Chapter 7 

Hackers, Heroes of the Computer Revolution


Outside the ninth floor or Tech Square, life was very different. At one point it was the late 1960s and many students were protesting the war, and everything involved in the war. The AI Lab was funded by the Department of Defense so they were also the target of protests. Many hackers were also anti-war, but they did not feel that what they were doing had any direct effect on the war. When the protesters took their protest to the ninth floor itself, security was tightened and locks added. This was against the Hacker Ethic, but they felt that it had to be done in order to protect the equipment. The hacker way of life was also the target of criticism. Many felt that hackers were obsessed or even addicted to computers, and hardly had any social interactions in the real world. For some hackers the lack of sleep, malnutrition, the pressure of finishing a hack, and the entire lifestyle was too much. A hacker was even doing drugs, and later attempted suicide. He was not the only one.

In this chapter, Levy explores the hacker lifestyle, and its effect on the hackers. The hacker culture though was spreading outside of MIT as computers became more common. One other center of hacker culture was Stanford's AI Lab (SAIL) which had been started by John McCarthy. At SAIL the atmosphere was more laid back. Whereas MIT's lab developed Spacewar!, SAIL developed an Adventure game. SAIL even had a sauna, in which some “willing young coeds” once participated in a sex orgy captured by video camera and transmitted at computer terminals for the hackers to watch. The Stanford hackers could be just as eccentric however, and they also lived by the Hacker Ethic. One hacker lived in his car parked outside the SAIL building, whereas others would sometimes sleep in the crawl space between the roof and the artificial ceiling.

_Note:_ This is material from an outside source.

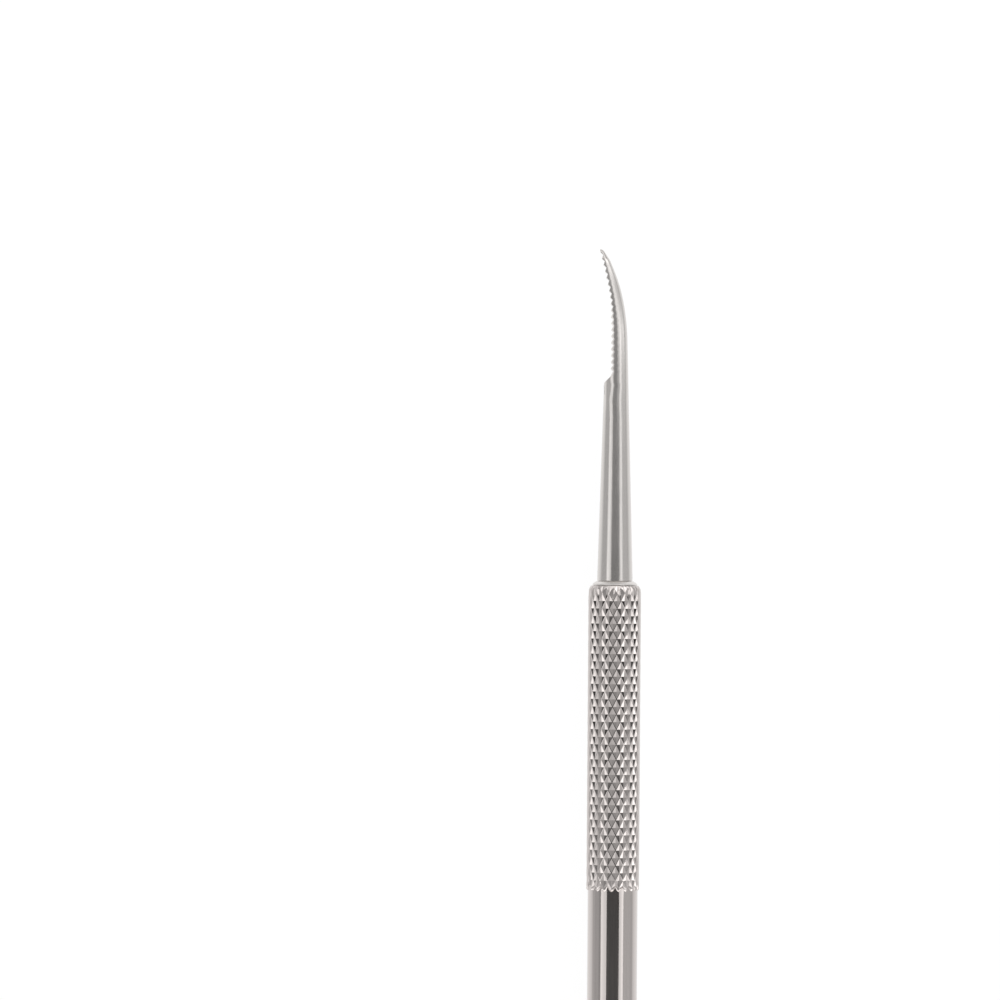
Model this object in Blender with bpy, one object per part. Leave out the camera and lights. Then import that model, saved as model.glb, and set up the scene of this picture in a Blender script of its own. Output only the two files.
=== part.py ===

Some hackers moved to Stanford, whereas others stayed at MIT. The Hacker Ethic spread even further with the creation of ARPAnet (the precursor to the Internet) that connected several computer systems in different parts of the country in a network. LIFE was a computer simulation written by John Horton Conway, and it became the focus of Gosper in 1970. This resulted in some arguments with Greenblatt, who was not as fascinated with LIFE, and did not think that Gosper and others should be monopolizing the machine with this simulation. Gosper was fascinated because LIFE was uncharted territory and it posed the question of what could be called real life.

Funding started to dry up from ARPA after Congress passed the Mansfield Amendment. The AI Lab could not hire any hacker who showed talent anymore. Instead, they started looking for more professors to teach computer courses. Gosper left MIT for Stanford where he would study under Donald Knuth, while still hacking on the PDP-6 at Tech Square via ARPAnet. A new generation of hackers was coming along that would spread the gospel of computers by making them smaller and more affordable.